Julius Schweisheimer und seine Frau teilten das Schicksal vieler Juden: Sie mussten ihre Wohnung verlassen. Sie zogen 1937 gemeinsam in die Franz-Josef-Straße 36, dann in die Leopoldstraße 52a/2, am 19. Juni 1940 in die Pension Lieseke in der Widenmayerstraße 6/4. Dort starb Frieda am 13. Mai 1941. Julius Schwester Hina Einstein wohnte ebenfalls in der Pension in der Wiedenmayerstraße 6, vom 20. Juni 1940 bis zum 04. Dezember 1941.
Julius letzter Wohnort in München war ab dem 04. Dezember 1942 die sog. „Judensiedlung“ Milbertshofen in der Knorrstraße 148.
Laut Vermögensaufstellung von dort wurden ihm 300 Reichsmark in Wertpapieren entzogen, sonst hatte er noch 700 Reichsmark auf einem Konto der Bayerischen Vereinsbank.

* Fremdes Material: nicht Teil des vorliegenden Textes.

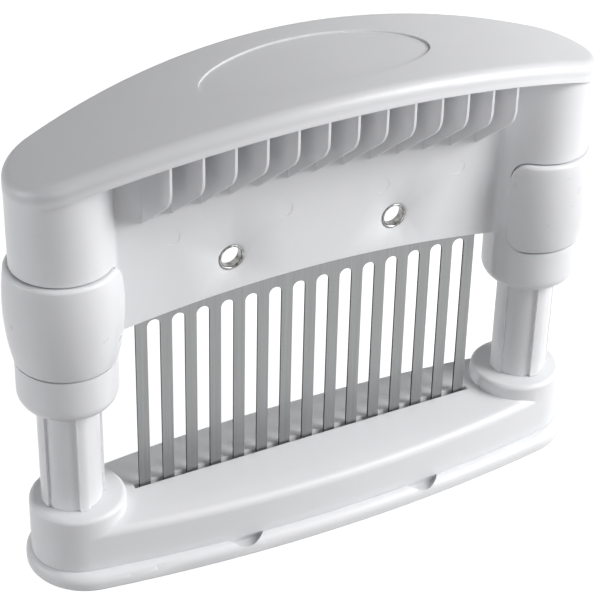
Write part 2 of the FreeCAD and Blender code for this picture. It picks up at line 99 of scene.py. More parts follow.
class Shader:
    """A node material that is built up step by step on Object coordinates."""

    def __init__(self, name: str) -> None:
        """Starts the material.

        Args:
            name: The material's name.
        """
        self.material = bpy.data.materials.new(name)
        self.material.use_nodes = True
        self.tree = self.material.node_tree
        self.bsdf = self.tree.nodes["Principled BSDF"]
        self.coords = self.tree.nodes.new("ShaderNodeTexCoord").outputs["Object"]

    def put(self, **values: Any) -> None:
        """Sets plain values on the shader's own sockets.

        Args:
            **values: Socket names, with underscores for spaces, and their values.
        """
        for name, value in values.items():
            self.bsdf.inputs[name.replace("_", " ")].default_value = value

    def noise(self, scale: float, detail: float = 3.0, stretch: Point = (1, 1, 1), rough: float = 0.5) -> Any:
        """Adds a noise pattern.

        Args:
            scale: Features per metre.
            detail: Octaves.
            stretch: Scale along each axis.
            rough: Weight of the finer octaves.

        Returns:
            The noise's factor socket.
        """
        mapping = self.tree.nodes.new("ShaderNodeMapping")
        mapping.inputs["Scale"].default_value = stretch
        node = self.tree.nodes.new("ShaderNodeTexNoise")
        node.inputs["Scale"].default_value = scale
        node.inputs["Detail"].default_value = detail
        node.inputs["Roughness"].default_value = rough
        self.tree.links.new(self.coords, mapping.inputs["Vector"])
        self.tree.links.new(mapping.outputs["Vector"], node.inputs["Vector"])
        return node.outputs["Fac"]

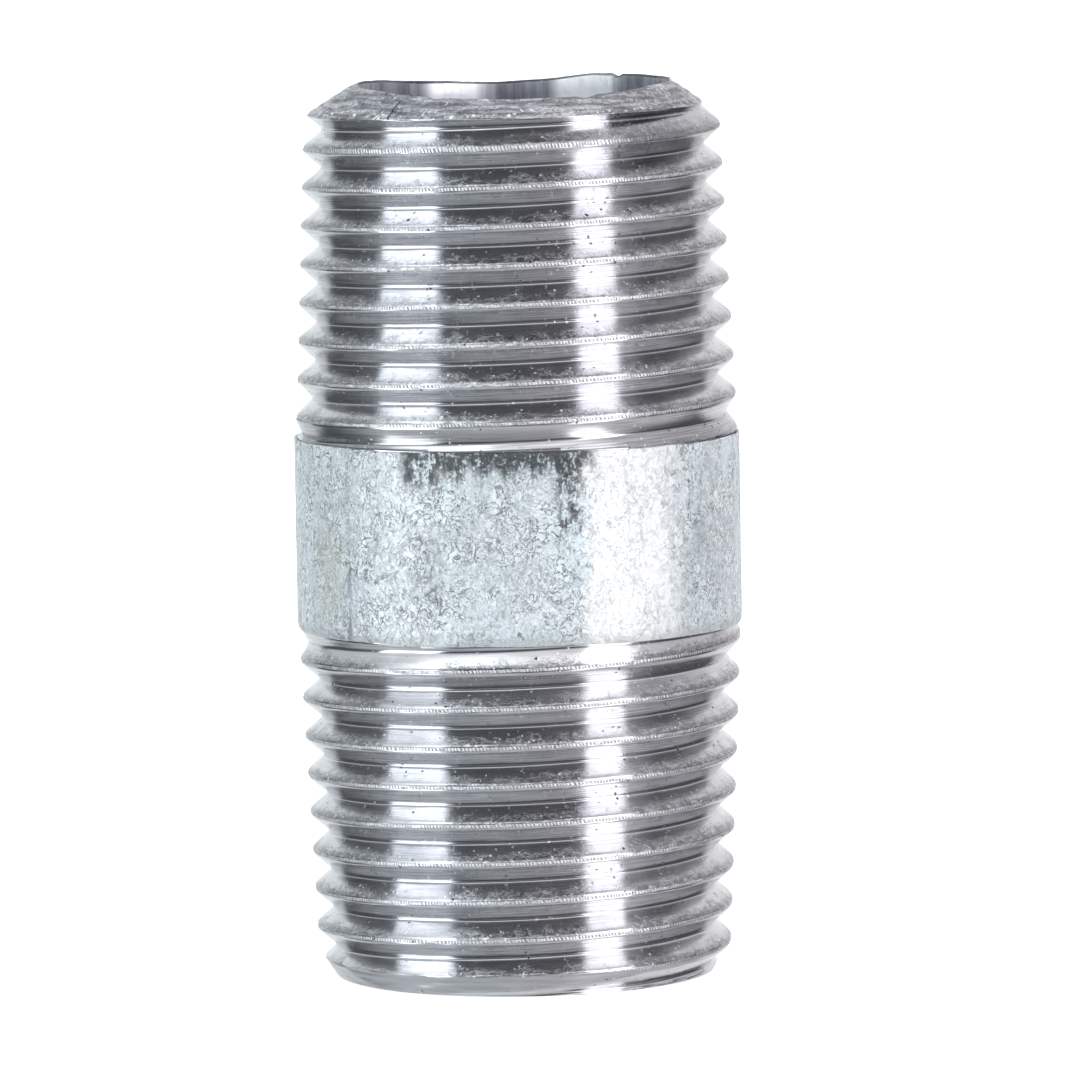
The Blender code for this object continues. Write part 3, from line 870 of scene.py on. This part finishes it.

Weiteres Vermögen gab es offensichtlich nicht mehr.
Von der Knorrstraße 148 wurde er am 23. Juni 1942 ins KZ Theresienstadt deportiert, wo er am 23.11.1942 umgebracht wurde. Sein Bruder Eugen und seine Schwester Hina waren gemeinsam mit ihm im KZ Theresienstadt und wurden im Juli bzw. Oktober des gleichen Jahres ermordet. Friedas Bruder Leo, geboren am 15. August 1877 in Fürth, wurde am 04. April 1942 nach Piaski in Polen deportiert und dort ermordet.

Ernst „Ernesto“ Bustin
Ehemann von Dora
25.September 1903 -??
ca. 1930

Leo Schönthal
Bruder von Frieda
15. August 1877 –
04. April 1942
ca. 1938

Eugen Engstle Schweisheimer
18. Februar 1858 –
26. Juli 1942
Bruder von Julius
ca. 1938

Hina (Hindel) Einstein
16. November 1859 – 01. Oktober 1942
Schwester von Julius
ca. 1938
Ruth Kraemer und Dora Bustin stellten 1946 aus New York bzw. Buenos Aires Restitutionsanträge bei der amerikanischen Militärverwaltung. Anfang 1949 wurde der Rückerstattungsanspruch beim Bayerischen Landesamt für Wiedergutmachung angemeldet. Der Antragsgegner war Fritz Leicher aus Herbertshofen (Allgäu). Er hatte die Aktien des Metallätzwerks von dem zwischenzeitlichen Besitzer, der Immobilienbesitz AG übernommen und war damit seit 1938 Besitzer der Firma.
Im Verfahren legte der Anwalt von Ruth Kraemer im August 1959 dar:
„Seit 1933 hatte sich herausgestellt, dass die volljuristischen Hauptaktionäre angesichts der Verdrängung der Juden aus dem Wirtschaftsleben nebst täglich schärferer Boykottierung das Unternehmen nicht mehr halten konnten. Auch das finanzielle starke Bankhaus [… von Eugen Schweisheimer] war dazu nicht in der Lage. Es bleib nur der Ausweg, das Unternehmen arisieren zu lassen.“ Dies geschah, indem Julius Schweisheimer sein Amt als Direktor niederlegte, […] „nach außen mit vorgerücktem Alter begründet“. Direktor wurde Kurt Griebel aus Stockdorf. Über Fritz Leicher schreibt der Anwalt von Ruth weiter:
„… der Ruekerstattungspflichtige hat sich in ausgedehntem Maße mit Arisierung befasst …
Im Bezug auf das Metallätzwerk hat er in einem Schreiben betont, dass er das Unternehmen von Parasiten und jüdischen Bankiers gesäubert habe … hat die Übernahme als verdienstliche Tat der Entjudung betrachtet.“ Der Fall blieb verworren. Letztlich kam es zu einem Vergleich, auf dessen Basis Ruth und Dora sowie Waldemar, der Sohn von Eugen, ihre Restitutionsanträge zurückzogen.